CAD and scene scripts

◆ ◆ ◆ ◆ ◆ ◆ ◆

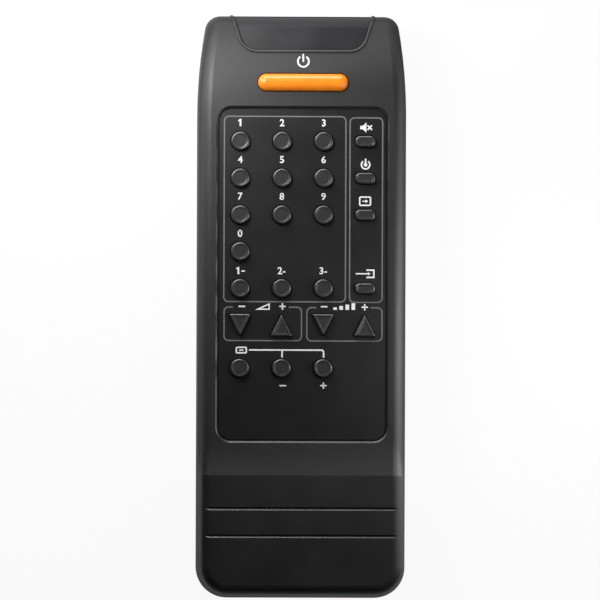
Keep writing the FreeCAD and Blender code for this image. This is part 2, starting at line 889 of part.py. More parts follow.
def make_circuit_board():
    width = body_width - 2 * (side_wall + board_side_gap)
    depth = board_high_y - board_low_y
    middle = (board_high_y + board_low_y) / 2
    board = prism(rounded_face(rectangle(width, depth, 0, middle), board_corner), board_z, board_top_z)
    holes = []
    for x, y in board_boss_places():
        holes.append((x, y, board_screw_diameter / 2 + screw_clearance))
    for x, y in case_screw_places():
        holes.append((x, y, case_boss_radius + boss_gap))
    for x, y in lead_places() + chip_pin_places() + tab_places():
        holes.append((x, y, lead_diameter / 2 + lead_hole_gap))
    cuts = [cylinder(x, y, board_z - 1, board_top_z + 1, radius) for x, y, radius in holes]
    return board.cut(Part.makeCompound(cuts))


def make_contact_pads():
    pads = []
    for key in key_list:
        x, y = key_place(key)
        radius = plunger_radii[key[1]] - pill_step
        pads.append(cylinder(x, y, board_top_z, board_top_z + pad_thickness, radius))
    return Part.makeCompound(pads)


def led_back_y():
    lean = upper_draft * (led_z - seam_z) / (grip_height - seam_z)
    inner = nose_y - lean - window_set_back - window_thickness
    return inner - led_window_gap - led_length


def make_led(side):
    x, back = side * led_spacing / 2, led_back_y()
    along = Vector(0, 1, 0)
    straight = led_length - led_radius
    body = Part.makeCylinder(led_radius, straight, Vector(x, back, led_z), along)
    dome = Part.makeSphere(led_radius, Vector(x, back + straight, led_z))
    rim = Part.makeCylinder(led_flange_radius, led_flange_thickness, Vector(x, back, led_z), along)
    return joined([body, dome, rim])


def bent_lead(points, radius):
    # A round lead through the given points, with round elbows.
    solids = []
    for a, b in zip(points, points[1:]):
        start, end = Vector(*a), Vector(*b)
        solids.append(Part.makeCylinder(radius, (end - start).Length, start, end - start))
    for p in points[1:-1]:
        solids.append(Part.makeSphere(radius, Vector(*p)))
    return joined(solids) if len(solids) > 1 else solids[0]


def led_lead_places():
    y = led_back_y() - led_lead_run
    return [(side * led_spacing / 2 + offset * lead_pitch / 2, y) for side in (-1, 1) for offset in (-1, 1)]


def make_led_leads():
    leads = []
    for x, y in led_lead_places():
        leads.append(bent_lead([(x, led_back_y(), led_z), (x, y, led_z), (x, y, board_top_z - lead_end_gap)],
                               lead_diameter / 2))
    return Part.makeCompound(leads)


# The parts under the board, placed from the middle of the board.

def chip_y():
    return (row_y(4) + row_y(5)) / 2


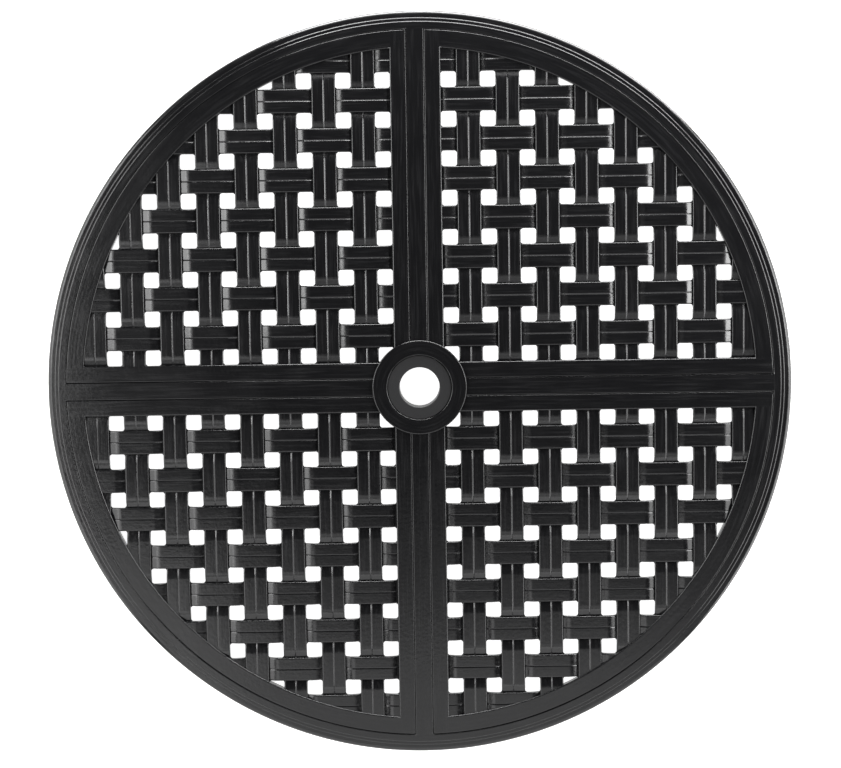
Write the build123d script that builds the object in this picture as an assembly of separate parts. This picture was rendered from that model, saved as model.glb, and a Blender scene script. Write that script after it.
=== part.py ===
"""Round cast-aluminium patio table top, 42 in across: one cast frame (rim, cross and hub), four
basket-weave panels screwed down into it, an umbrella collar with a lift-out ring, and four leg
plates underneath.

Frame: millimetres, +Z up, origin on the table's axis at the bottom edge of the skirt. The cross
arms lie along X and Y, and the four panels are mirror images of the one between +X and +Y.
"""
from build123d import *
import os
from math import ceil, cos, radians, sin

# ---- Overall sizes ----
top_diameter = 1067.0  # 42 in
top_height = 44.0  # bottom of the skirt to the flat top face

# ---- Rim ----
moulding_width = 16.4  # stepped edge outside the flat band
band_width = 10.8  # flat band between the panels and the stepped edge
bead_width = 5.2  # first step of the moulding
bead_drop = 3.0
bead_fall = 2.4  # from the first step down to where the outer roll starts
roll_radius = 6.5  # outer roll, where the step turns down into the skirt
skirt_thickness = 7.0
foot_radius = 2.5  # rounding of the skirt's bottom outer corner
rim_wall = 6.0  # wall round the panels' seat
channel_roof_drop = 10.5  # underside channel's roof below the flat top face
edge_round = 1.2  # rounding of the visible top edges

# ---- Cross, ledges and hub ----
arm_width = 24.6  # flat strip seen between two panels
ledge_width = 16.0  # how far a ledge reaches under a panel
ledge_thickness = 5.0
web_thickness = 8.0  # rib under each arm
hub_wall = 7.95  # hub round the collar's spigot
hub_ledge_width = 7.6

# ---- Panels ----
panel_gap = 0.7  # joint line round each panel
arc_border = 24.7  # border beside the rim
straight_border = 22.8  # border beside an arm
hub_border = 7.8  # border beside the hub, under the collar
weave_recess = 2.0  # top of the weave below the border's face

# ---- Weave ----
weave_pitch = 55.6  # band to band
opening_size = 21.8  # side of a see-through opening
opening_corner = 4.2
strap_thickness = 5.6
wave_height = 4.4  # from an over crossing down to an under crossing
over_shoulder = 6.0  # flat of an over strap past the edge of its crossing
under_shoulder = 6.5  # an under strap starts to rise this far inside its crossing
groove_width = 2.4  # line between the two straps of a band
groove_depth = 0.8

# ---- Umbrella collar and ring ----
collar_overlap = 0.9  # collar past the panels' hub border
collar_rise = 4.0  # collar above the flat top face
collar_wall = 3.8  # wall round the ring's seat
collar_floor = 7.0  # under the ring's flange
sleeve_wall = 3.4
sleeve_floor_gap = 12.0  # bottom of the collar's sleeve above the skirt's bottom
ring_flange_width = 13.1
ring_flange_thickness = 5.0
ring_rise = 2.0  # ring's flange above the flat top face
umbrella_bore_radius = 28.6  # 2 1/4 in hole
ring_wall = 4.3
ring_bottom_gap = 2.0  # bottom of the ring above the bottom of the sleeve
ring_clearance = 0.25  # radial, so that the ring lifts out by hand
spigot_clearance = 0.2  # radial, collar in the hub

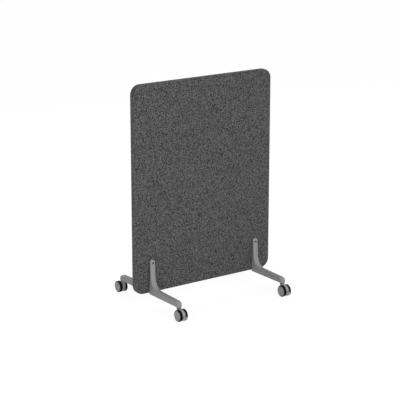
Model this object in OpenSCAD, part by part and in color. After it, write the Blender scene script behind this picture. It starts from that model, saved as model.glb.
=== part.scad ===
// Rolling partition: an upholstered screen panel that stands on two cast feet with twin-wheel
// swivel casters. Millimetres, +Z up, front of the panel towards -Y, origin on the floor under
// the middle of the object.

/* [Panel] */
// Width of the upholstered panel
panel_w = 1000; // [700:10:1600]
// Height of the upholstered panel
panel_h = 1265; // [700:5:1800]
// Radius of the panel's corners
corner_r = 60; // [20:1:150]
// Thickness of the wooden core board
core_t = 20; // [12:1:30]
// Thickness of the wadding on each face
wadding_t = 4.8; // [3:0.2:10]
// Thickness of the fabric cover
cover_t = 1.2; // [0.8:0.1:2]
// Rounding of the cover where it turns from the face to the edge
edge_r = 5; // [3:0.5:8]
// Width of the chamfer that makes the closing seam round the edge
seam_w = 0.8; // [0.4:0.1:1.5]

/* [Feet] */
// Distance from the panel's side edge to the middle of a foot
foot_inset = 116.5; // [60:0.5:250]
// Width of a foot bracket
bracket_w = 33; // [28:1:44]
// Stand-off of the upright from the panel's face, at its foot
upright_d = 25; // [24:1:34]
// Lean of the upright's front towards the panel, in degrees
upright_lean = 3.5; // [2:0.5:4.5]
// Radius that rounds the upright's front over at its top
crest_r = 26; // [20:1:32]
// Height of the upright above the bottom of the panel
upright_h = 209; // [150:1:300]
// Height of the arm's underside above the floor
arm_floor_z = 80.5; // [79:0.5:110]
// Distance from the panel's face to the caster stem
stem_y = 287; // [200:1:380]
// Height of the arm next to the upright
arm_h_root = 40; // [36:0.5:52]
// Height of the arm where its elbow begins
arm_h_tip = 35.5; // [34:0.5:46]
// Radius of the hollow curve between upright and arm
flare_r = 70; // [40:1:95]
// Radius of the elbow over the caster
elbow_r = 32; // [28:1:33]
// Thickness of the raised band that runs round the outside of the bracket
band_t = 12; // [10:0.5:14]
// Radius of the crown across the outside of the band
band_crown_r = 28; // [24:1:40]
// Depth of the recess on each side of the bracket, inside the band
side_recess = 1; // [0.5:0.5:3]
// Width of the upright's web, to which the arm's web narrows upwards
upright_web_w = 23; // [20:0.5:26]
// Width at the panel of the boss behind the upright's round top
boss_w = 28; // [24:0.5:31]
// Depth of the seat of each clamp screw behind the foot of the upright's front
recess_depth = 12; // [10:0.5:14]

/* [Fasteners] */
// Distance from the top of the upright down to the clamp screw
clamp_drop = 22.5; // [20:0.5:60]
// Diameter of the clamp screw's thread
clamp_d = 6; // [5:0.5:7]
// Diameter of the heads of the clamp screw and its sleeve nut
clamp_head_d = 12; // [11:0.5:14]
// Height of those heads
clamp_head_h = 5; // [3:0.5:6]
// Diameter of the sleeve nut's barrel
nut_barrel_d = 9; // [8.5:0.5:10]
// Outside diameter of the spacer sleeve in the panel
sleeve_d = 14; // [12:0.5:18]
// Width of the tie plate under the panel
tie_w = 22; // [20:1:24]
// Thickness of the tie plate
tie_t = 6; // [5:0.5:8]
// How far the tie plate reaches into each bracket
tie_reach = 50; // [44:1:70]
// Depth of the tie plate above the underside of the arms
tie_recess = 2; // [1:0.5:4]
// Diameter of the tie screws
tie_screw_d = 6; // [5:0.5:6]
// Length of the tie screws
tie_screw_l = 20; // [16:1:26]

/* [Casters] */
// Diameter of the wheels over their tyres
wheel_d = 70; // [64:1:72]
// Width of a tyre
tyre_w = 16.2; // [14:0.2:20]
// Depth of a tyre
tyre_t = 3.9; // [3.5:0.1:6]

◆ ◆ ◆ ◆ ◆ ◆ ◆

**Directions:**
From the records above, repeat exactly the lines from the one with "Write the build123d" through the one with "plates underneath.", both included.

**Complete output:**
Write the build123d script that builds the object in this picture as an assembly of separate parts. This picture was rendered from that model, saved as model.glb, and a Blender scene script. Write that script after it.
=== part.py ===
"""Round cast-aluminium patio table top, 42 in across: one cast frame (rim, cross and hub), four
basket-weave panels screwed down into it, an umbrella collar with a lift-out ring, and four leg
plates underneath.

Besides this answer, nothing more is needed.